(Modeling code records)
>> Start
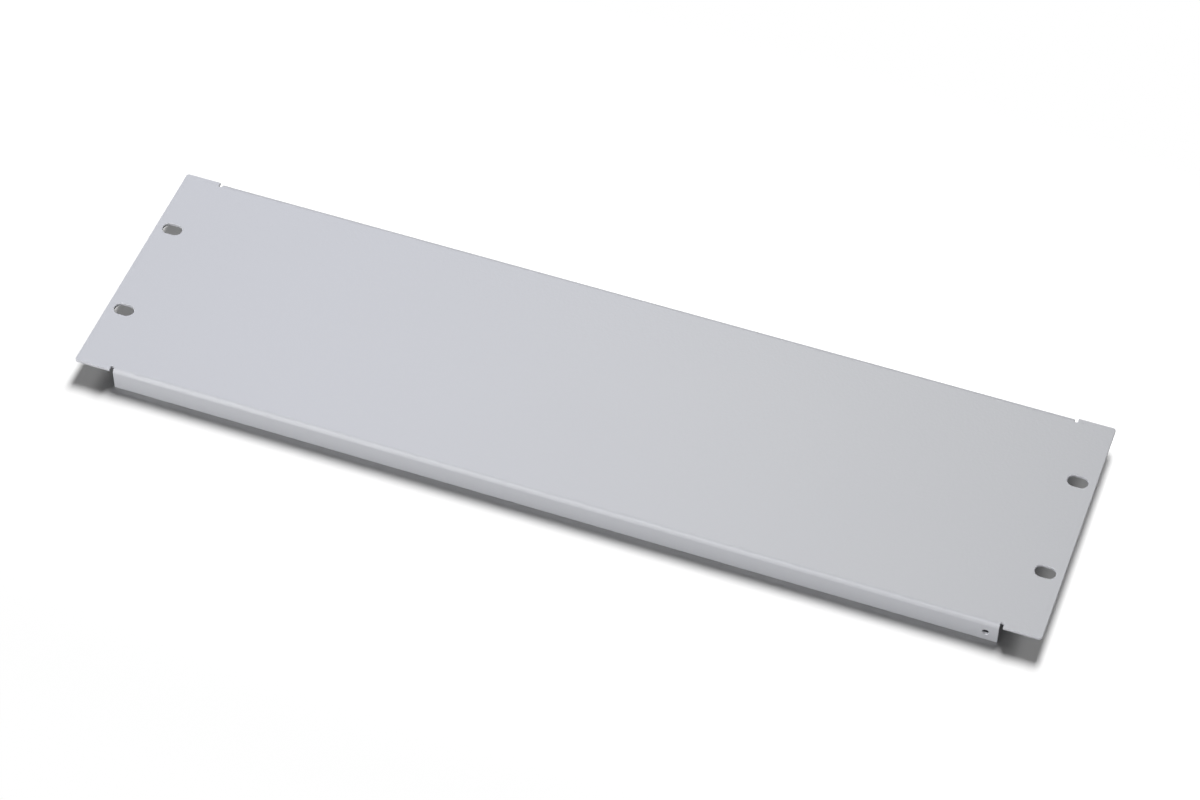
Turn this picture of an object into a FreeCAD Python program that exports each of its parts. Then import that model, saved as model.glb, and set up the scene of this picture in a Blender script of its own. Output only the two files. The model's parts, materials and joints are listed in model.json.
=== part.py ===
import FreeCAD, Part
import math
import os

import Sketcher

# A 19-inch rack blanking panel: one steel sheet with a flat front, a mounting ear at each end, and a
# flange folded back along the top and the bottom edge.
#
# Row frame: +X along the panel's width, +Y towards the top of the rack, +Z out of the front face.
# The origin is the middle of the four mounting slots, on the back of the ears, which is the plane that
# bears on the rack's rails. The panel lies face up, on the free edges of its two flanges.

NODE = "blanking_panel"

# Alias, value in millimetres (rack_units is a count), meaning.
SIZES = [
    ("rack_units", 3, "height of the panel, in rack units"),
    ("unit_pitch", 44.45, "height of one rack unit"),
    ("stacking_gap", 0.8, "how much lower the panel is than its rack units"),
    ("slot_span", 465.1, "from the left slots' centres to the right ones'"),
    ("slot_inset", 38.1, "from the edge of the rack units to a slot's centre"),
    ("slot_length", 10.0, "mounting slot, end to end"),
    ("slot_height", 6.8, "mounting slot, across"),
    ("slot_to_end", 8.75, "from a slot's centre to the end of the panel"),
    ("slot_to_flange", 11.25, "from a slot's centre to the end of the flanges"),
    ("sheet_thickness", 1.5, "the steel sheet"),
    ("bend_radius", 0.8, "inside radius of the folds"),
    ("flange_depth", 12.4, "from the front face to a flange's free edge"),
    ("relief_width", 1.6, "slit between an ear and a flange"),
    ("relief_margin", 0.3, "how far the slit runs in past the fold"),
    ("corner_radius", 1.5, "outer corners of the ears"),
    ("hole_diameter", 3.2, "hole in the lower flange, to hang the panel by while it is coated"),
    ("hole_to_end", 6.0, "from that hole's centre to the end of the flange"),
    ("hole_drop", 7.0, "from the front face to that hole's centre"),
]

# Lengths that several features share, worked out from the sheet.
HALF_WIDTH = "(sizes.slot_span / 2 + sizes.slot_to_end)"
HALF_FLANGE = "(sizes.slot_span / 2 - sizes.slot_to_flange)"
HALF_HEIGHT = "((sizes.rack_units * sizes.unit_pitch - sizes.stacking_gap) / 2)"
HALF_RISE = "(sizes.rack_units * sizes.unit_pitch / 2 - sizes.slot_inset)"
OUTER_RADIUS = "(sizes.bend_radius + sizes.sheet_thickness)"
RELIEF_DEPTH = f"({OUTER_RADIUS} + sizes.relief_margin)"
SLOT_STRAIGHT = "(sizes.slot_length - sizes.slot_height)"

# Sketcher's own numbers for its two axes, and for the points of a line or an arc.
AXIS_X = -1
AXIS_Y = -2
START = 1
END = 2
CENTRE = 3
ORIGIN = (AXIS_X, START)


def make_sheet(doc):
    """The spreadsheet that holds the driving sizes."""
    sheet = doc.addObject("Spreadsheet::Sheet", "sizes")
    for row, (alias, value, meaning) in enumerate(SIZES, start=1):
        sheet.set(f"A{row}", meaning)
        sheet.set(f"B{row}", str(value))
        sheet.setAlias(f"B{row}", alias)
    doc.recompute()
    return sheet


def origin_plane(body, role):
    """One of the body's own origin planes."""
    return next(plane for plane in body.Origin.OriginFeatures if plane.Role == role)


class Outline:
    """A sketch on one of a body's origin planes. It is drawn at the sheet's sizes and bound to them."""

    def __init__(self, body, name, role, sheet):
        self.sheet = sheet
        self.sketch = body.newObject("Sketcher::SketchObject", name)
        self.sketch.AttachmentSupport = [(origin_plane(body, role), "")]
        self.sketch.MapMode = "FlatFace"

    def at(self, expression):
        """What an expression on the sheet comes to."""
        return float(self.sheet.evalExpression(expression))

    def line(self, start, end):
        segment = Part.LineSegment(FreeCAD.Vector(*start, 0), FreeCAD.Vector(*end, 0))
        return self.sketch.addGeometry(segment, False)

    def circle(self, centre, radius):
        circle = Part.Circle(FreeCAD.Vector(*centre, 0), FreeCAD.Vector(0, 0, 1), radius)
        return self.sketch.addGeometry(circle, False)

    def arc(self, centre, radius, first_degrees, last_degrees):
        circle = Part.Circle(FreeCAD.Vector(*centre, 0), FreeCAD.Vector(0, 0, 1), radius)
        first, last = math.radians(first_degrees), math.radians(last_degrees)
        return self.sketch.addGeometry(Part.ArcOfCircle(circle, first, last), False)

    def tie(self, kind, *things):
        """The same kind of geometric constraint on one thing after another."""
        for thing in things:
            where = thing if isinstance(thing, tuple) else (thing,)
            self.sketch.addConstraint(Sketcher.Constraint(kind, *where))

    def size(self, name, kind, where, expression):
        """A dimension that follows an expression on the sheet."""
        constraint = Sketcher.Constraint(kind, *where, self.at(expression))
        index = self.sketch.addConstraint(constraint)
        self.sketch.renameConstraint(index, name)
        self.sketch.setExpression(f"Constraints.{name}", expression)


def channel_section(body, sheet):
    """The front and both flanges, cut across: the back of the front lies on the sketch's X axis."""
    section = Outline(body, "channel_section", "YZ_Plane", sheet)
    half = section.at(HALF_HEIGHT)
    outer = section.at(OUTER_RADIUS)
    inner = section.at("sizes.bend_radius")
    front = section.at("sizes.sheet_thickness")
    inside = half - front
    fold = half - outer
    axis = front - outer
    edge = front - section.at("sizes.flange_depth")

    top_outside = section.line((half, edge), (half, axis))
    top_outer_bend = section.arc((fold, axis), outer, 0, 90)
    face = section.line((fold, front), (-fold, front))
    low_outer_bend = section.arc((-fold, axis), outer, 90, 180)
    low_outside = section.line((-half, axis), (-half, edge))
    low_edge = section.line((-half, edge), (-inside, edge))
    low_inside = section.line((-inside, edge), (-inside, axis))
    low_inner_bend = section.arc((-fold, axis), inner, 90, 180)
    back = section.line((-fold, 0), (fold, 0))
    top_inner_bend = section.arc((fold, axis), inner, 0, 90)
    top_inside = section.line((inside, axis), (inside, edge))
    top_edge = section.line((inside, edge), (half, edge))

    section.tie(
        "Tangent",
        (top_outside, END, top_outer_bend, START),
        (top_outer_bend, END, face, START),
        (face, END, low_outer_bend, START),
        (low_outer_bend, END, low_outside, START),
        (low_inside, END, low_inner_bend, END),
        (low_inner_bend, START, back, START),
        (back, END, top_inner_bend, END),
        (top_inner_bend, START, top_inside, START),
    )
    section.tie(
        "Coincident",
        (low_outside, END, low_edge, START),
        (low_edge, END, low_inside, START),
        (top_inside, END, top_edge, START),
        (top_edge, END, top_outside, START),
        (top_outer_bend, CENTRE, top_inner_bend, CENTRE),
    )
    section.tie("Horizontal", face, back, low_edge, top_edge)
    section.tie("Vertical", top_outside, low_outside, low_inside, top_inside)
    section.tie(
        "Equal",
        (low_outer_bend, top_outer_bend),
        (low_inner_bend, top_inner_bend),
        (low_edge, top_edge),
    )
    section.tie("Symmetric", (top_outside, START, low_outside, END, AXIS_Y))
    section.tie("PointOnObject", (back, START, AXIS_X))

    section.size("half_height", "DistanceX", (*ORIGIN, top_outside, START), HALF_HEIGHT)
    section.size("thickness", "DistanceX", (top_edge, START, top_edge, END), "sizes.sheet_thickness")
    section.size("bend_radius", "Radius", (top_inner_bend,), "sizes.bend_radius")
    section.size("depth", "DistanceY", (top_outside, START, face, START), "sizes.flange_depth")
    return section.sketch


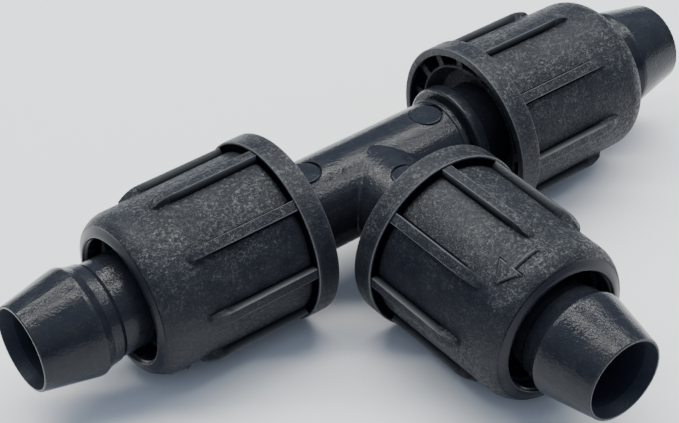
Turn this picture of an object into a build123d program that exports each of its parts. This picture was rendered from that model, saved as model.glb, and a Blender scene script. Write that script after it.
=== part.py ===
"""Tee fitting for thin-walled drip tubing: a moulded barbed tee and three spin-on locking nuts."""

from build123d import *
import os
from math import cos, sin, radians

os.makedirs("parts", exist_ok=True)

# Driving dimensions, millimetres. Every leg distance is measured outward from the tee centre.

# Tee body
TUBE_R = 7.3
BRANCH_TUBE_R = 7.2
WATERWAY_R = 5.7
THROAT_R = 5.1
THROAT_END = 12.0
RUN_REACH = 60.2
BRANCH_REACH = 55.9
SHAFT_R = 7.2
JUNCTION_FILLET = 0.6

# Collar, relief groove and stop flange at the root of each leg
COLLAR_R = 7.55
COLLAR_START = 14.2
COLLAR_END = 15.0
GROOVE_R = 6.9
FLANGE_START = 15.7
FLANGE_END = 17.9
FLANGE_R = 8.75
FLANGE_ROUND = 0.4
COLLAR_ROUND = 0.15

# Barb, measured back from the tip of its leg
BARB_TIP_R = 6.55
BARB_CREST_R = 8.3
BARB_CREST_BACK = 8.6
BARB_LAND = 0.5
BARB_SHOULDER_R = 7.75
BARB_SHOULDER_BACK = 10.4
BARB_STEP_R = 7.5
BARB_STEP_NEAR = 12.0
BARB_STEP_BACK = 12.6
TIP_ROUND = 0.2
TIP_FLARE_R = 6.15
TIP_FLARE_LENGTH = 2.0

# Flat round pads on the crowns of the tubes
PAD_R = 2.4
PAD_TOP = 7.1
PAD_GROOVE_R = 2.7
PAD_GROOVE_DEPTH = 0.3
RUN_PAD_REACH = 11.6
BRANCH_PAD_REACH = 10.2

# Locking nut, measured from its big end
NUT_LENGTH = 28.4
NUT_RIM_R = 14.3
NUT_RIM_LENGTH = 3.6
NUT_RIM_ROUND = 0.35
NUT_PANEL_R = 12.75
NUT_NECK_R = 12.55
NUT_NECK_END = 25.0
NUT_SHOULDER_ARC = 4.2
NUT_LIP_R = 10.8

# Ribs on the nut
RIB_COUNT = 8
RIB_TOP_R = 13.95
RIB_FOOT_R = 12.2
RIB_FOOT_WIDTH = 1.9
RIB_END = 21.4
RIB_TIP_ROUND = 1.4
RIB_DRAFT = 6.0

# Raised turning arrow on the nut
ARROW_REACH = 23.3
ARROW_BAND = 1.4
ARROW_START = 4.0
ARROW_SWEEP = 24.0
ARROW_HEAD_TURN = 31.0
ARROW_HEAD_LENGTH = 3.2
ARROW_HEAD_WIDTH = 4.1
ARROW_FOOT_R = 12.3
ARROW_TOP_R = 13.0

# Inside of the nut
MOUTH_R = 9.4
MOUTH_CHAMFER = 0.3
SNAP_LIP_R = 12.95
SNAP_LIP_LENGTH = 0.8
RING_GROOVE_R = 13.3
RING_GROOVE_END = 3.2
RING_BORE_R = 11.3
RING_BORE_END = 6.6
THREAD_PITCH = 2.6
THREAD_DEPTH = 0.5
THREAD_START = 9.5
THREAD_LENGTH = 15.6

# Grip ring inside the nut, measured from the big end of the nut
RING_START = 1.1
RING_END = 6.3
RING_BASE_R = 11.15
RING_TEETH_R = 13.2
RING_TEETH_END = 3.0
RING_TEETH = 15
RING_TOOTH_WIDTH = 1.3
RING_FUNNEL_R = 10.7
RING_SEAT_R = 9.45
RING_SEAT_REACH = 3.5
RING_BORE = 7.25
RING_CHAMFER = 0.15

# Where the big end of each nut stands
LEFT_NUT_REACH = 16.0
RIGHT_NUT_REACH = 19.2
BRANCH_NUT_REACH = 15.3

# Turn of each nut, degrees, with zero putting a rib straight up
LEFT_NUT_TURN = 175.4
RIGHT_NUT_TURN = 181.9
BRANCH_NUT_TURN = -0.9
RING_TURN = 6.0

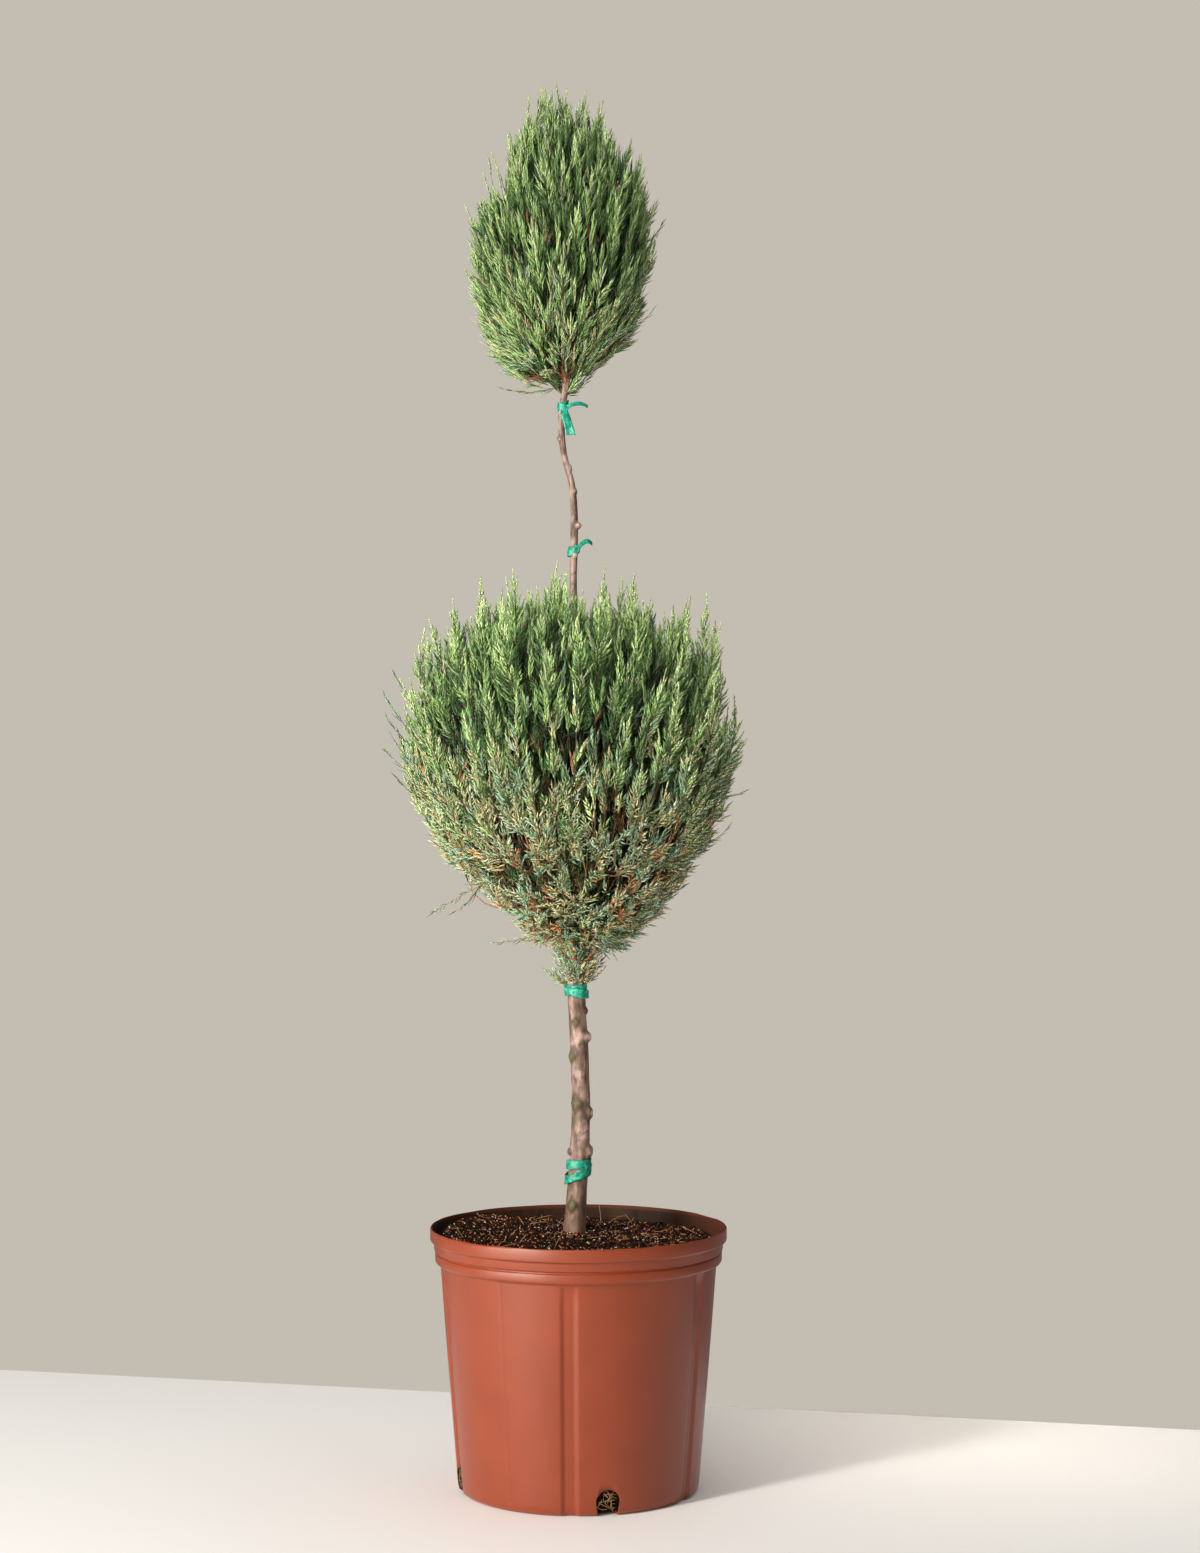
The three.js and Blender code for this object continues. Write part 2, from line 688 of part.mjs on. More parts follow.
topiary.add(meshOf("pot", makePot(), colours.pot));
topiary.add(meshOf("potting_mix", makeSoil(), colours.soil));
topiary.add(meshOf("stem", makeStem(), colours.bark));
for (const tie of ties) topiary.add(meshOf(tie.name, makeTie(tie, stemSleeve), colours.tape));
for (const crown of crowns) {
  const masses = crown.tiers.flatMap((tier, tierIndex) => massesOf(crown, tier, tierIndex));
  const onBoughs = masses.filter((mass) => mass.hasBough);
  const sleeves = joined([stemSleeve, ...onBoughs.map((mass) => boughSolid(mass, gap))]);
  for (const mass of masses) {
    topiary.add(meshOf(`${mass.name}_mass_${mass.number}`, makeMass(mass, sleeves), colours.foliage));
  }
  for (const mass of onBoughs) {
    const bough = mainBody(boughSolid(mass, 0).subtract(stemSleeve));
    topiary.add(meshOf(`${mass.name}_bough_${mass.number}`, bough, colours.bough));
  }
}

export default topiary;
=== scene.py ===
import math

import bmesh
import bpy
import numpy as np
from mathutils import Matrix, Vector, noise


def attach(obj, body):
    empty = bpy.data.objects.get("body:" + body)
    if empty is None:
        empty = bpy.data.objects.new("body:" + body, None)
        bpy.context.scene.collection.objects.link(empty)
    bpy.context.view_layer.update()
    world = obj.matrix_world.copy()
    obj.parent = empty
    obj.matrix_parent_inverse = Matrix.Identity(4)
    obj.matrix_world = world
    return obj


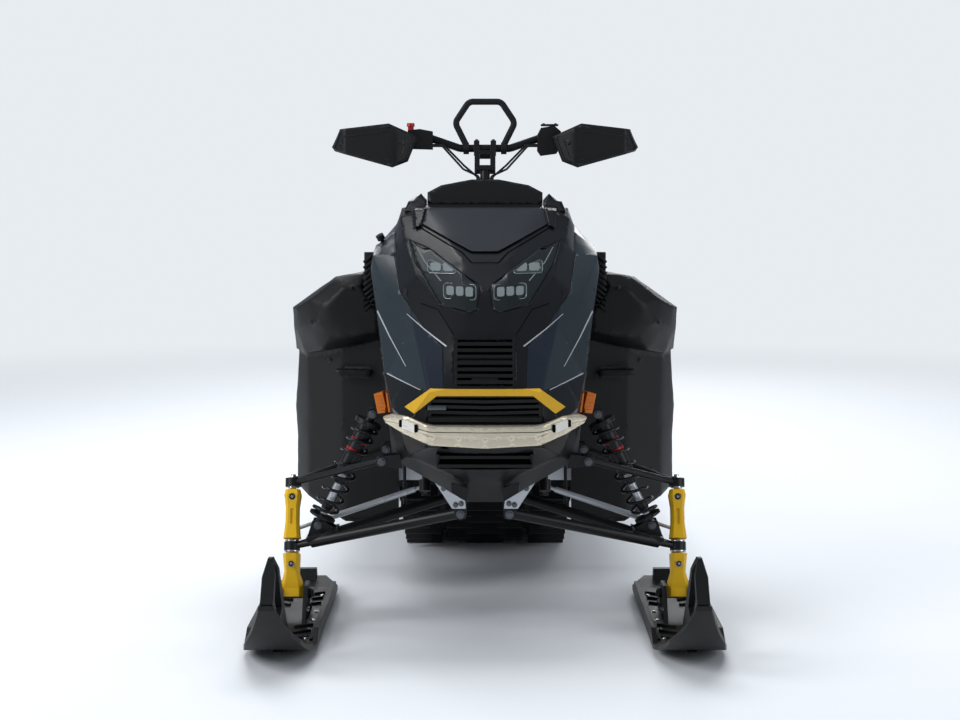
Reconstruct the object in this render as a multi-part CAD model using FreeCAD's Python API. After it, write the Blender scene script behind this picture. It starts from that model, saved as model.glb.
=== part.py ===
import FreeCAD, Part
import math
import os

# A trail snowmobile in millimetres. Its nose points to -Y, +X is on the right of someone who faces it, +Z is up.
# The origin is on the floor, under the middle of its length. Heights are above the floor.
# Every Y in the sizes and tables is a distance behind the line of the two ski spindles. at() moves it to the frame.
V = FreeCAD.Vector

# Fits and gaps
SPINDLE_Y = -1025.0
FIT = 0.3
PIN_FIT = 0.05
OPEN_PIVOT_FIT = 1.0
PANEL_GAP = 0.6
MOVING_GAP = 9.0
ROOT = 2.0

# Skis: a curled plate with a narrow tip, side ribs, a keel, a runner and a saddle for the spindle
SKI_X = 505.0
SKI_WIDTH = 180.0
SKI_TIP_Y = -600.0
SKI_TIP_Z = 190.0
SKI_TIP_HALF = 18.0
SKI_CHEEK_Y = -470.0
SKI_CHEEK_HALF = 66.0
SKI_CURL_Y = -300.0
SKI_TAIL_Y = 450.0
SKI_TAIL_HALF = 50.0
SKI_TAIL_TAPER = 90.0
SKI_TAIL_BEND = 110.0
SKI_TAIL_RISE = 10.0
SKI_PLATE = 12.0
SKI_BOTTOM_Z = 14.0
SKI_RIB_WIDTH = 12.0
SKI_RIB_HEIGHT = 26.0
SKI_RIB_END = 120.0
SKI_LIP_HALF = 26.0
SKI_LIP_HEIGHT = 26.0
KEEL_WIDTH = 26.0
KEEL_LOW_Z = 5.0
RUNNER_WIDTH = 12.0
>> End
Short exercise: Transcribe the lines beginning at the one that contains "Turn this picture of an object into a build123d" and ending at the one that contains "RIB_DRAFT = 6.0", with nothing added or left out.

Result below:
Turn this picture of an object into a build123d program that exports each of its parts. This picture was rendered from that model, saved as model.glb, and a Blender scene script. Write that script after it.
=== part.py ===
"""Tee fitting for thin-walled drip tubing: a moulded barbed tee and three spin-on locking nuts."""

from build123d import *
import os
from math import cos, sin, radians

os.makedirs("parts", exist_ok=True)

# Driving dimensions, millimetres. Every leg distance is measured outward from the tee centre.

# Tee body
TUBE_R = 7.3
BRANCH_TUBE_R = 7.2
WATERWAY_R = 5.7
THROAT_R = 5.1
THROAT_END = 12.0
RUN_REACH = 60.2
BRANCH_REACH = 55.9
SHAFT_R = 7.2
JUNCTION_FILLET = 0.6

# Collar, relief groove and stop flange at the root of each leg
COLLAR_R = 7.55
COLLAR_START = 14.2
COLLAR_END = 15.0
GROOVE_R = 6.9
FLANGE_START = 15.7
FLANGE_END = 17.9
FLANGE_R = 8.75
FLANGE_ROUND = 0.4
COLLAR_ROUND = 0.15

# Barb, measured back from the tip of its leg
BARB_TIP_R = 6.55
BARB_CREST_R = 8.3
BARB_CREST_BACK = 8.6
BARB_LAND = 0.5
BARB_SHOULDER_R = 7.75
BARB_SHOULDER_BACK = 10.4
BARB_STEP_R = 7.5
BARB_STEP_NEAR = 12.0
BARB_STEP_BACK = 12.6
TIP_ROUND = 0.2
TIP_FLARE_R = 6.15
TIP_FLARE_LENGTH = 2.0

# Flat round pads on the crowns of the tubes
PAD_R = 2.4
PAD_TOP = 7.1
PAD_GROOVE_R = 2.7
PAD_GROOVE_DEPTH = 0.3
RUN_PAD_REACH = 11.6
BRANCH_PAD_REACH = 10.2

# Locking nut, measured from its big end
NUT_LENGTH = 28.4
NUT_RIM_R = 14.3
NUT_RIM_LENGTH = 3.6
NUT_RIM_ROUND = 0.35
NUT_PANEL_R = 12.75
NUT_NECK_R = 12.55
NUT_NECK_END = 25.0
NUT_SHOULDER_ARC = 4.2
NUT_LIP_R = 10.8

# Ribs on the nut
RIB_COUNT = 8
RIB_TOP_R = 13.95
RIB_FOOT_R = 12.2
RIB_FOOT_WIDTH = 1.9
RIB_END = 21.4
RIB_TIP_ROUND = 1.4
RIB_DRAFT = 6.0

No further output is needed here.